__WHAT YOU HAVE TO DO__: In the entries below, identify every line with the string "into" and copy it.

__EXERCISE INPUT__:
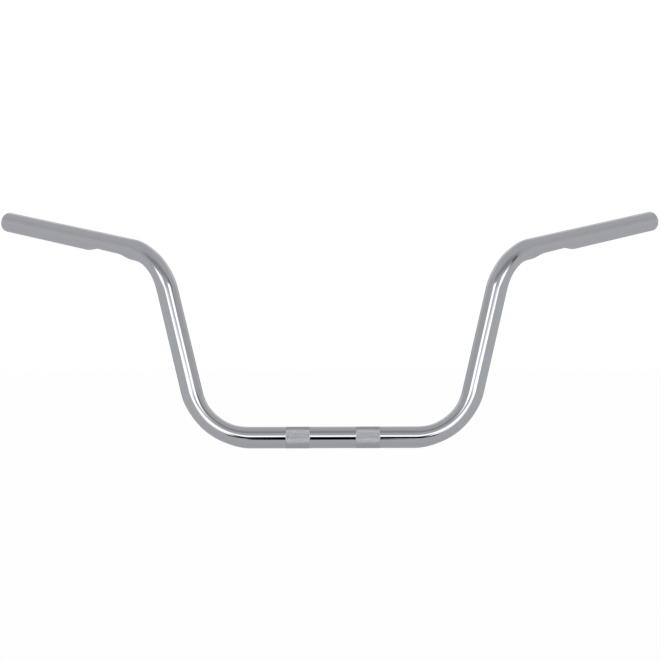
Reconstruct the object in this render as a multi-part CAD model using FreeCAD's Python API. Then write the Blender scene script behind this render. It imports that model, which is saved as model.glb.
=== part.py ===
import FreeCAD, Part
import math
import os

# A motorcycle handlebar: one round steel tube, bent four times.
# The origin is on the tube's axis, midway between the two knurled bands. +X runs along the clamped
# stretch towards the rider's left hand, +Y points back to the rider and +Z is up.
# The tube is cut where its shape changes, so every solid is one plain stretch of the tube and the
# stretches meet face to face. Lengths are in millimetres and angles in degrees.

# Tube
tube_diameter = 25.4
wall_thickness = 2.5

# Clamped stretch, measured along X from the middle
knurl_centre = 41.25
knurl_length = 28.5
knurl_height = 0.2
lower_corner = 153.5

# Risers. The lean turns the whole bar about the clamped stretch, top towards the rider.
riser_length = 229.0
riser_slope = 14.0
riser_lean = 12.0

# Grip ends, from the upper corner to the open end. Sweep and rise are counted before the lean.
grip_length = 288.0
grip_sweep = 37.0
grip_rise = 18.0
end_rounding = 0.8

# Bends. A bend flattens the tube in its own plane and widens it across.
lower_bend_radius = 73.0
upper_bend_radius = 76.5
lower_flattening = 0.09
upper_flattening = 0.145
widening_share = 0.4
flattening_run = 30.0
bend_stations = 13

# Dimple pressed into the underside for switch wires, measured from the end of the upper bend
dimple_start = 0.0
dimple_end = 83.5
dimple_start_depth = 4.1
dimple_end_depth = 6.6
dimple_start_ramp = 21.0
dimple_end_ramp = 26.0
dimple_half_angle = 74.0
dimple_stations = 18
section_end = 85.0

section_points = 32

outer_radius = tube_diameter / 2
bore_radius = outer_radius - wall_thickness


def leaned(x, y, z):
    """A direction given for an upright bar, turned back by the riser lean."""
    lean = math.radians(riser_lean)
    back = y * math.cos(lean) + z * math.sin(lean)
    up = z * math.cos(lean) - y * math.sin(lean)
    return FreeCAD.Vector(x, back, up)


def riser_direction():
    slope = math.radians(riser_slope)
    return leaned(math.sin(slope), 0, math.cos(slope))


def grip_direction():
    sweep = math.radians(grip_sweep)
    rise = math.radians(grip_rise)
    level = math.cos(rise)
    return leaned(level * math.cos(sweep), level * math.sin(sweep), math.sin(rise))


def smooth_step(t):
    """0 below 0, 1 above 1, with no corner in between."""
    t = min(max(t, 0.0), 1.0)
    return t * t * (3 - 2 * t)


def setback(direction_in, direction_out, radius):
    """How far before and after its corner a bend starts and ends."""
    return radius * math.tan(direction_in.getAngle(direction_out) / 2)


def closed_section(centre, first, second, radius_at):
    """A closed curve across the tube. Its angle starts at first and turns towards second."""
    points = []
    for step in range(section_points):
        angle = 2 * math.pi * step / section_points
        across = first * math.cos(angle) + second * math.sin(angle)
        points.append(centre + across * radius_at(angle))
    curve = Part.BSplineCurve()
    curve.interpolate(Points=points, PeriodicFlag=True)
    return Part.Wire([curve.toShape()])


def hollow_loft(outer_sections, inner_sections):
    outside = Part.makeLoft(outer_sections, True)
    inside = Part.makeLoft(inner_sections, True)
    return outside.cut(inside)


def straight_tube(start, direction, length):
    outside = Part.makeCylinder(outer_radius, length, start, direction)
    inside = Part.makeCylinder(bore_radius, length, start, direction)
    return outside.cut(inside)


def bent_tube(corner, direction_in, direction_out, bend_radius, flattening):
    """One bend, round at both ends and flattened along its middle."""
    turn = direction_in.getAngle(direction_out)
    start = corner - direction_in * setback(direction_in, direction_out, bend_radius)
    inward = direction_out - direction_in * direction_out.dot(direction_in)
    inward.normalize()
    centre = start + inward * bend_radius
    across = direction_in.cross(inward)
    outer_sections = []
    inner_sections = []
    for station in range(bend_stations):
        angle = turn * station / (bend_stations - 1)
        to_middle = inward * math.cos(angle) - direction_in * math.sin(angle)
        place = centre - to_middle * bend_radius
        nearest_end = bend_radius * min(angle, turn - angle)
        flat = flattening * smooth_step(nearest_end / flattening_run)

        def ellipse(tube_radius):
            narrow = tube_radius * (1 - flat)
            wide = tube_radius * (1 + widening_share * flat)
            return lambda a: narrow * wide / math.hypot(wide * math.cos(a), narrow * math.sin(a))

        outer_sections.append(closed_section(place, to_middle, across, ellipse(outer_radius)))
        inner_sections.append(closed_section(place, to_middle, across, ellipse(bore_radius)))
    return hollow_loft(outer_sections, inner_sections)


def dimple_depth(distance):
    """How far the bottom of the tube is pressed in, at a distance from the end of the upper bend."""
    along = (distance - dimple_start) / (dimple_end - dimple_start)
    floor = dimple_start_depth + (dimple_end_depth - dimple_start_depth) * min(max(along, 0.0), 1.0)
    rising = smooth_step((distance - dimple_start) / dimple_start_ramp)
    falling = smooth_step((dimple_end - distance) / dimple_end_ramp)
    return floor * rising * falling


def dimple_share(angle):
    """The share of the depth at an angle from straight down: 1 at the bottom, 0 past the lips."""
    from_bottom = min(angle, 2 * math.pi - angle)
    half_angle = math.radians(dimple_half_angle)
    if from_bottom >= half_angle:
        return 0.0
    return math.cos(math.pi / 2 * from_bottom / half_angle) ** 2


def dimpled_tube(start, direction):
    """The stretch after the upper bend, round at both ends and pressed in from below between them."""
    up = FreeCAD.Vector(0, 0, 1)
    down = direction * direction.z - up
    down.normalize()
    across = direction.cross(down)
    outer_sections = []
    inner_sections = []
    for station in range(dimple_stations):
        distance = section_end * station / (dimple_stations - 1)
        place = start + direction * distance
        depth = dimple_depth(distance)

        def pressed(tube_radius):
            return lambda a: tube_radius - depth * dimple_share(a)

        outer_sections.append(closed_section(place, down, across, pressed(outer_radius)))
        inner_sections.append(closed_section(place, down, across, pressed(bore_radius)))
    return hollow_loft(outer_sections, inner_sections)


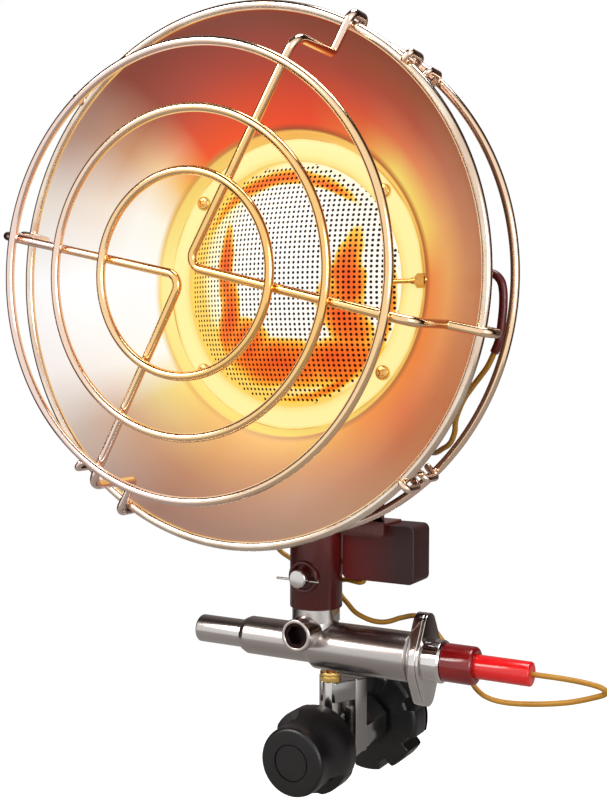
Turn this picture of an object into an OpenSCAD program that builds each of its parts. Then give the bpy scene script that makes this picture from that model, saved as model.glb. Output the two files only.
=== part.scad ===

__COMPLETED TASK__:
# Dimple pressed into the underside for switch wires, measured from the end of the upper bend
Turn this picture of an object into an OpenSCAD program that builds each of its parts. Then give the bpy scene script that makes this picture from that model, saved as model.glb. Output the two files only.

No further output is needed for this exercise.